━━━ Records to process ━━━

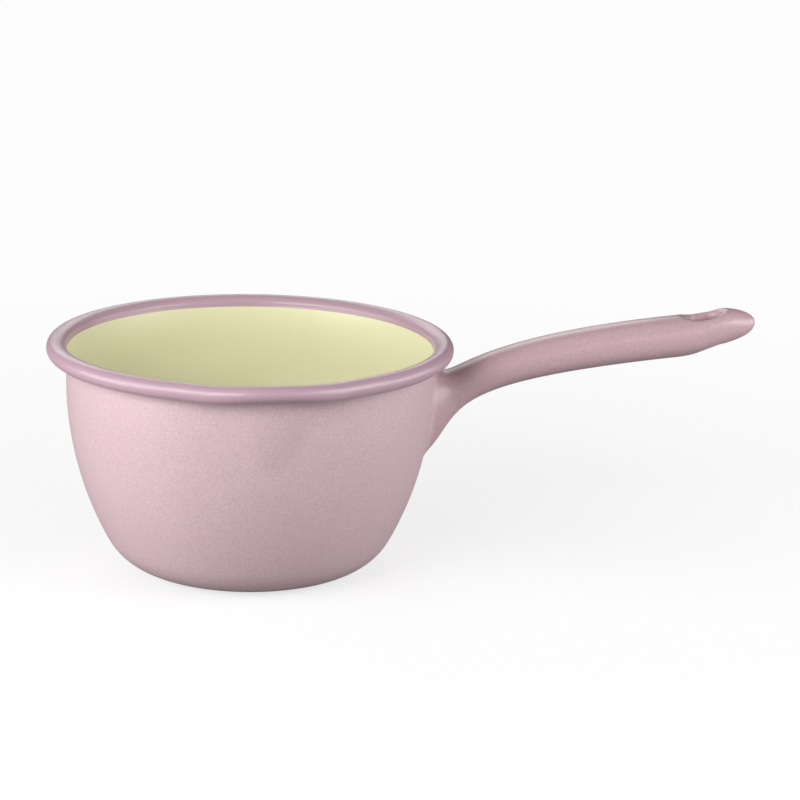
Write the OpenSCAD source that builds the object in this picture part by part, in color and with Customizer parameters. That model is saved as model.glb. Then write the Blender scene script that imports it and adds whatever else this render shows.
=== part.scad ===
// Enamelled steel saucepan with a rolled rim, one pouring spout and a hollow tube handle.
// The origin is the centre of the base on the table, +Z is up, the handle points along +X
// and the spout points along -Y. Lengths are in millimetres.

/* [Vessel] */
// Radius of the wall above its curve, outside the enamel
wall_r = 79.6; // [72:0.1:86]
// Height of the centre of the rolled rim
rim_z = 97.7; // [93:0.1:112]
// Radius of the rolled rim's round section, with its enamel
curl_r = 3.8; // [3.2:0.1:4.6]
// How far the rolled rim stands out from the wall
rim_reach = 8.4; // [7.8:0.1:9.4]
// Radius of the wide curve that draws the wall in towards the base
wall_curve_r = 147; // [132:1:156]
// Radius of the tight curve between the wall and the base
knuckle_r = 26; // [16:0.5:30]
// Angle through which the wide curve turns
wall_turn = 28; // [22:0.5:30]
// Angle that the rolled rim turns through, from the wall's top to its free edge
curl_turn = 325; // [310:1:328]
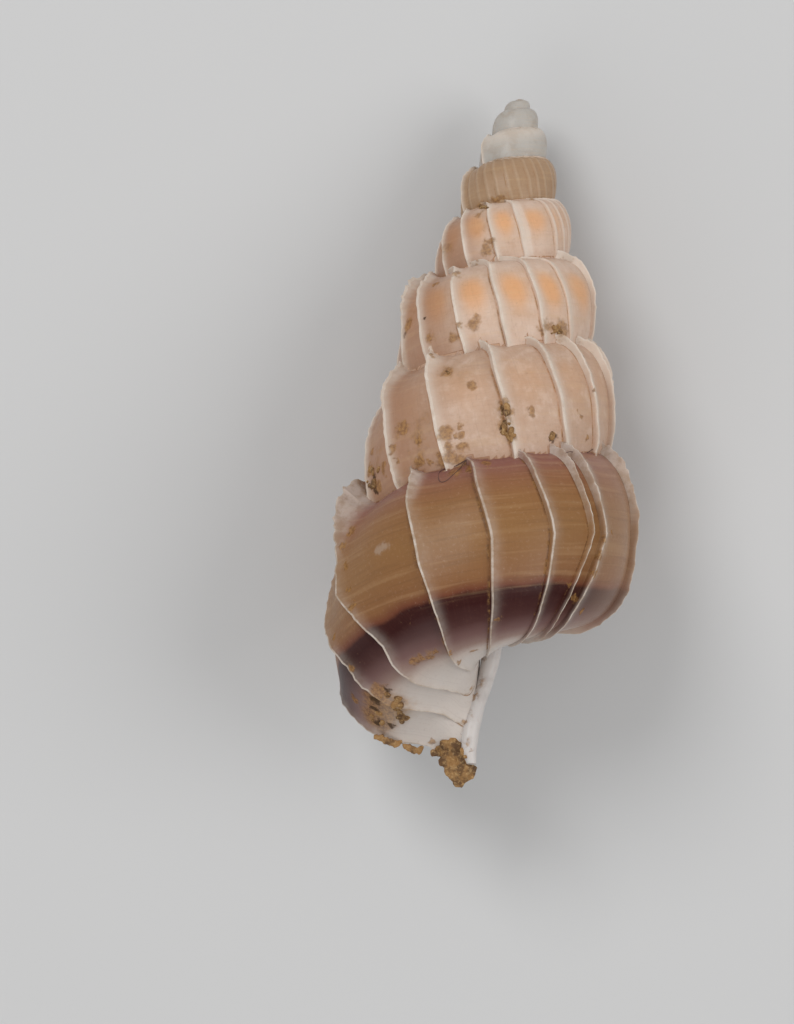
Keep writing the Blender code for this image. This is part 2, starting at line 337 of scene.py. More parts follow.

━━━

- [The task]
Repeat the data exactly. Leave nothing out.

- [Output for this task]
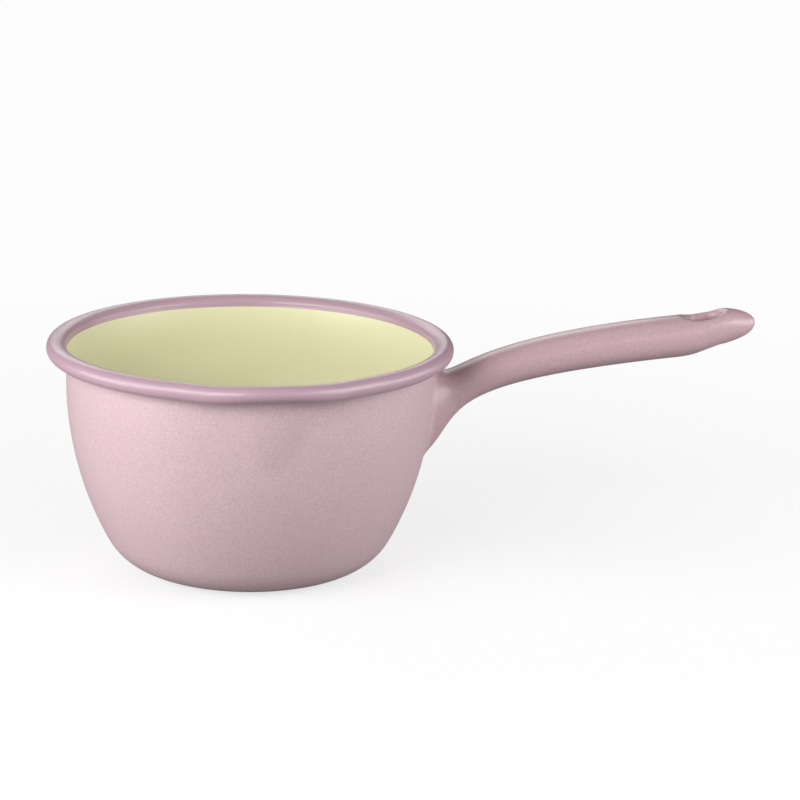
Write the OpenSCAD source that builds the object in this picture part by part, in color and with Customizer parameters. That model is saved as model.glb. Then write the Blender scene script that imports it and adds whatever else this render shows.
=== part.scad ===
// Enamelled steel saucepan with a rolled rim, one pouring spout and a hollow tube handle.
// The origin is the centre of the base on the table, +Z is up, the handle points along +X
// and the spout points along -Y. Lengths are in millimetres.

/* [Vessel] */
// Radius of the wall above its curve, outside the enamel
wall_r = 79.6; // [72:0.1:86]
// Height of the centre of the rolled rim
rim_z = 97.7; // [93:0.1:112]
// Radius of the rolled rim's round section, with its enamel
curl_r = 3.8; // [3.2:0.1:4.6]
// How far the rolled rim stands out from the wall
rim_reach = 8.4; // [7.8:0.1:9.4]
// Radius of the wide curve that draws the wall in towards the base
wall_curve_r = 147; // [132:1:156]
// Radius of the tight curve between the wall and the base
knuckle_r = 26; // [16:0.5:30]
// Angle through which the wide curve turns
wall_turn = 28; // [22:0.5:30]
// Angle that the rolled rim turns through, from the wall's top to its free edge
curl_turn = 325; // [310:1:328]
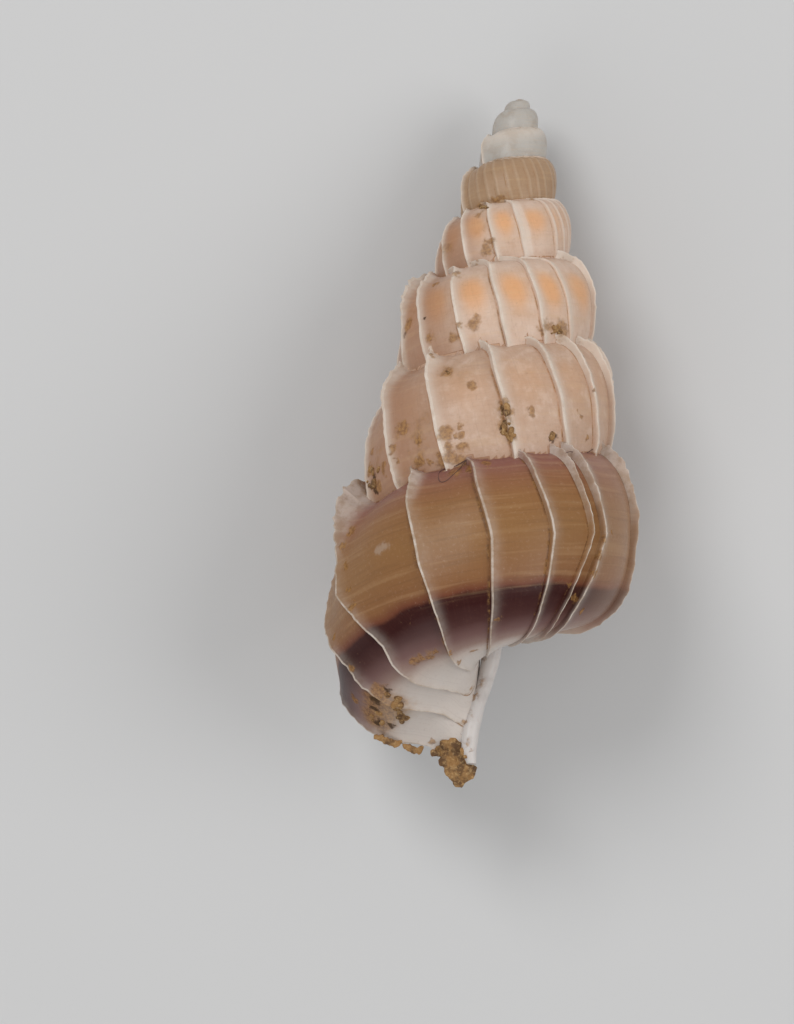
Keep writing the Blender code for this image. This is part 2, starting at line 337 of scene.py. More parts follow.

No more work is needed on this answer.